Just something I found in some old files that I thought was worth reposting....the gardens of Mrs. Viator, a neighbor, and Joey and Edward, two wonderful friends. I hope you are inspired...

January 3, 2010


It is really cold outside, cold throughout the nation, and a great time to think of seed catalogues and garden plans. I am closing my little section on “gardens”. I have chosen to do this because I am not tending to it as I should and in my effort to simplify, closing it is a good decision for me. I did not want to erase it, however, for it something worth seeing – beautiful gardens of my friends. Anyway, perhaps these colorful pages here in the middle of winter will inspire you and you can take out your pencil and sketch pad and plot out a small piece of your yard that can offer you a huge return this spring and summer.

I have always wanted to enjoy photos of actual gardens made by gardeners that get their hands dirty and wipe perspiration from their foreheads and drink from the hose in July when it is blistering and the weeds are there. It seems, however, most that I see in books and magazines are contrived photos of make believe gardens created by hired professionals. While they are certainly lovely to look at, I am not moved nor am I motivated by them. For me, I'd rather see gardens that are imperfectly made, but made from the heart; ones that are examples of passion and pantries of natural food. Anyway, I hope to post photos of those types of gardens here.

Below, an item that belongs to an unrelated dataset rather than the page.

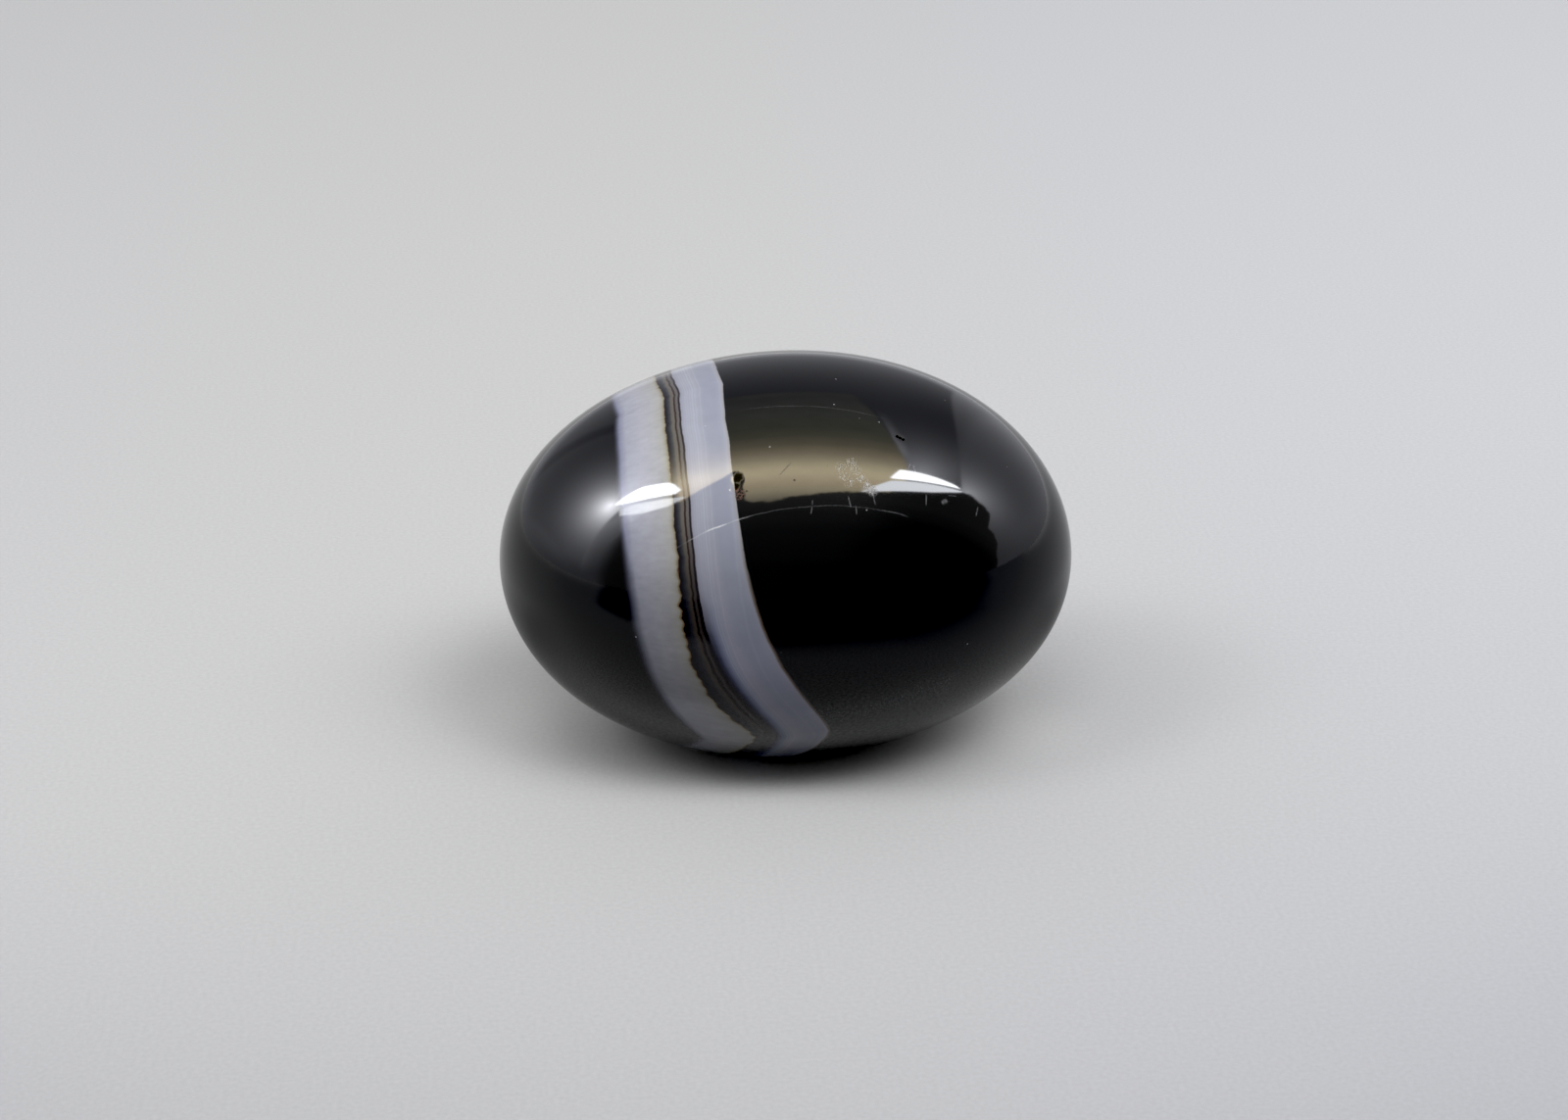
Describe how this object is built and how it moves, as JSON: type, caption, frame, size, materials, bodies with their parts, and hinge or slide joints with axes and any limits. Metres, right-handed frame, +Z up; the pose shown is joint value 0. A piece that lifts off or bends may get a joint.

Alfred Austin: Show me your garden and I shall tell you what you are.

There’s a wooden sign that says 1957 when you enter this garden and a feeling that says awesome when you leave. I am fortunate to know the keeper of this garden and have been able to walk through it many times and take in the beauty that she and her late husband have created over a half century. This garden is totally genuine and made from only love and hard work. There was never a designer or any professional assistance in this delightful place; this is here because she must garden. She told me once that the garden is something that motivates her to get up each morning and begin her day – checking to see what may have opened during the night and what may bloom today and gathering vegetables for the table and flowers for the soul. The weeds disappear because of the scratching of the hoe, never chemicals that kill injudiciously, and the vegetables are plump and vibrant from mostly compost and natural amending of the soil.


It is as though each flower has a purpose and each piece of flora is just as it should be, nothing is by chance, except perhaps the lazy lizards that jump from one clay pot to the next and spend time basking on old brick walls. They are random and I suppose quiet pleased to live in such a place as this garden. As a visitor, you realize immediately that this space is tended to daily and is precedence in the lives of the people who live here. There exists somewhat of a menagerie of birds and puppies that live amongst the plant life also, it is apparent that they too are tended to faithfully. All in all, it is enchanting, and beckons you to stay and inspires you to create.

Here is a snapshot of their vegetable garden; I felt healthier just standing near it.

The little house in the background was once on the grounds of an historic house and is now a restoration project that I am certain will be done in a way most suiting to its' integrity.

Here is a photo of my concord grapes trying to grip my arbor. Just as soon as they turn the most wonderful shade of purple and are exploding with antioxidants, the birds feast on them. It is very disappointing. I don't mind sharing, but they take everything.